WHAT NEEDS TO BE DONE: All of the data must be printed exactly; please include every line.

DATA SHOWN:
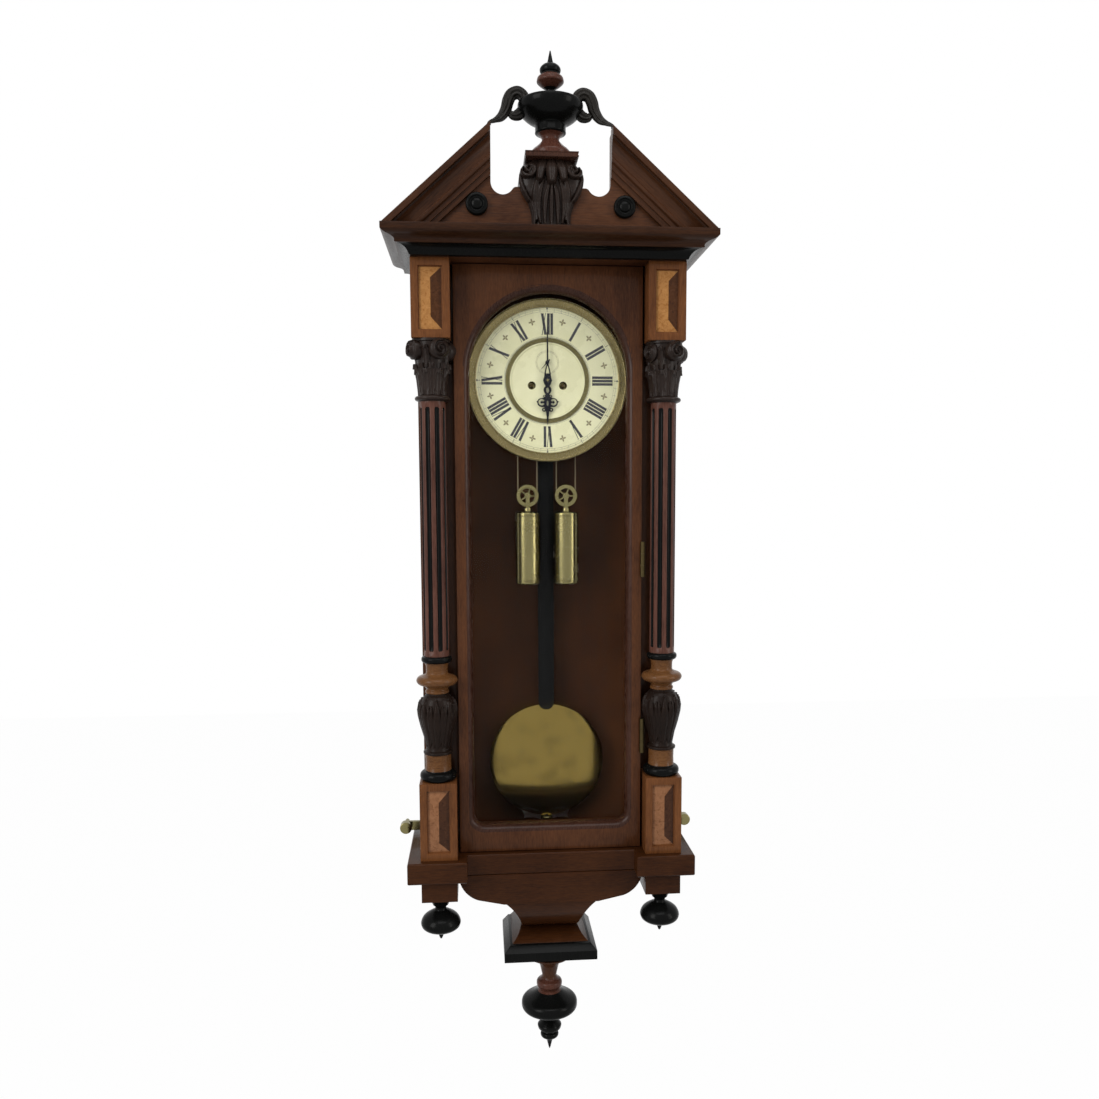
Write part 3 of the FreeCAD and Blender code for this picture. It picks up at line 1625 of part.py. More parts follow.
def drum(name, side, wheeled):
    """Line drum between flanges, on an arbor that ends in the winding square."""
    item = body(name + "_body")
    flange = S.flange_thick
    round_bar(item, 0, 0, S.wind_radius, REAR_END, S.drum_back)
    round_bar(item, 0, 0, S.drum_flange, S.drum_back - flange, S.drum_back)
    round_bar(item, 0, 0, S.drum_radius, S.drum_back, S.drum_front)
    round_bar(item, 0, 0, S.drum_flange, S.drum_front, S.drum_front + flange)
    round_bar(item, 0, 0, S.boss_radius, S.drum_front, FORE_END)
    half = S.square_side / 2
    slab(item, rect(-half, -half, half, half), PLATE_FACE, S.square_end)
    if wheeled:
        toothed(item, GREAT_TEETH - LEAVES, GREAT_MODULE, S.great_back, S.wheel_thick, 0)
        crossings(item, S.great_hub, GREAT_MODULE * (GREAT_TEETH - LEAVES) / 2 - S.wheel_rim * 1.5,
                  SPOKES, S.great_back, S.wheel_thick)
    node(name, at(item, S.wind_x * side, 0, DIAL_Z - S.wind_drop))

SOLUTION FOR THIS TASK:
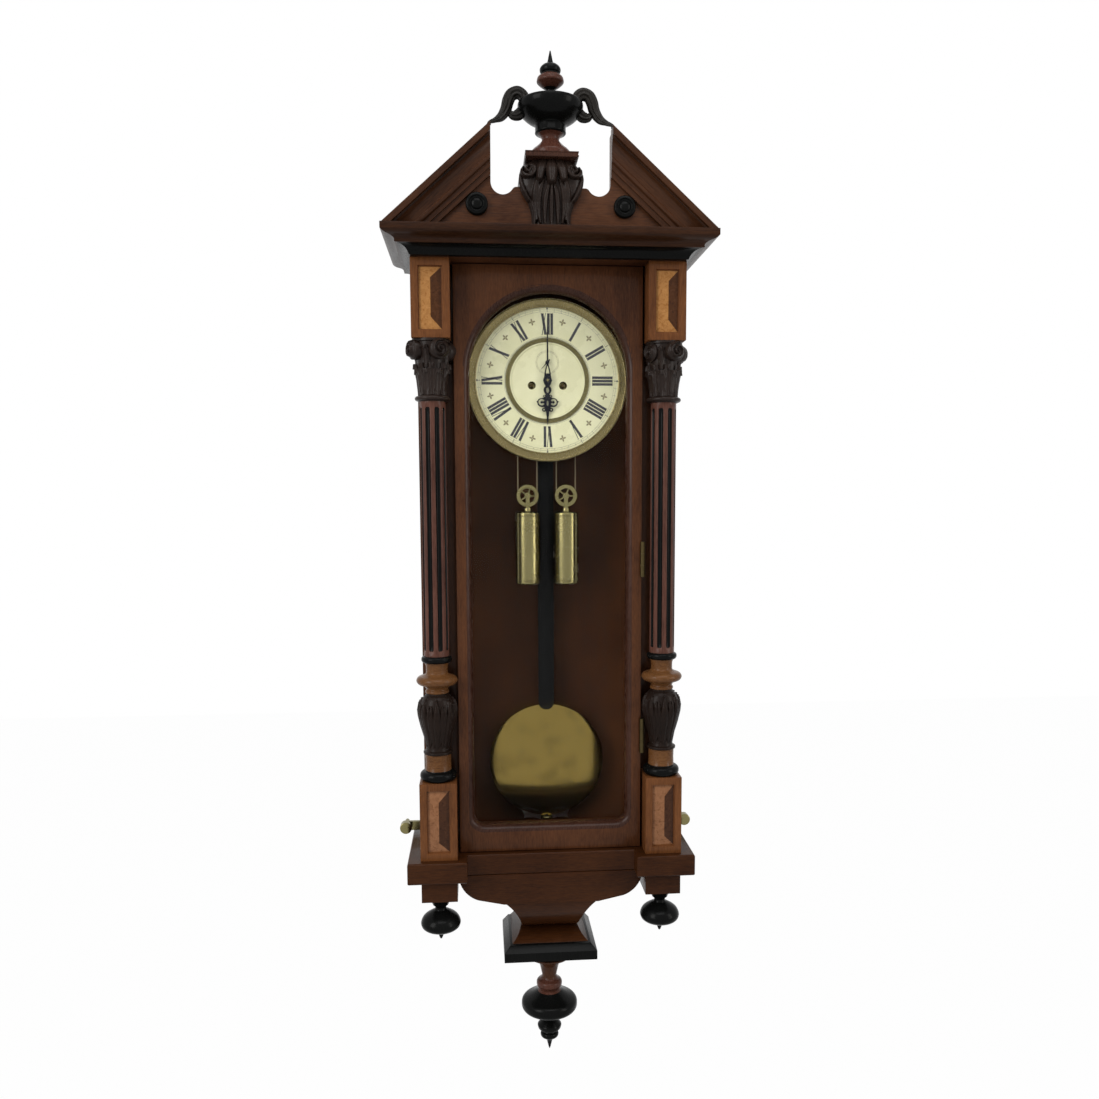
Write part 3 of the FreeCAD and Blender code for this picture. It picks up at line 1625 of part.py. More parts follow.
def drum(name, side, wheeled):
    """Line drum between flanges, on an arbor that ends in the winding square."""
    item = body(name + "_body")
    flange = S.flange_thick
    round_bar(item, 0, 0, S.wind_radius, REAR_END, S.drum_back)
    round_bar(item, 0, 0, S.drum_flange, S.drum_back - flange, S.drum_back)
    round_bar(item, 0, 0, S.drum_radius, S.drum_back, S.drum_front)
    round_bar(item, 0, 0, S.drum_flange, S.drum_front, S.drum_front + flange)
    round_bar(item, 0, 0, S.boss_radius, S.drum_front, FORE_END)
    half = S.square_side / 2
    slab(item, rect(-half, -half, half, half), PLATE_FACE, S.square_end)
    if wheeled:
        toothed(item, GREAT_TEETH - LEAVES, GREAT_MODULE, S.great_back, S.wheel_thick, 0)
        crossings(item, S.great_hub, GREAT_MODULE * (GREAT_TEETH - LEAVES) / 2 - S.wheel_rim * 1.5,
                  SPOKES, S.great_back, S.wheel_thick)
    node(name, at(item, S.wind_x * side, 0, DIAL_Z - S.wind_drop))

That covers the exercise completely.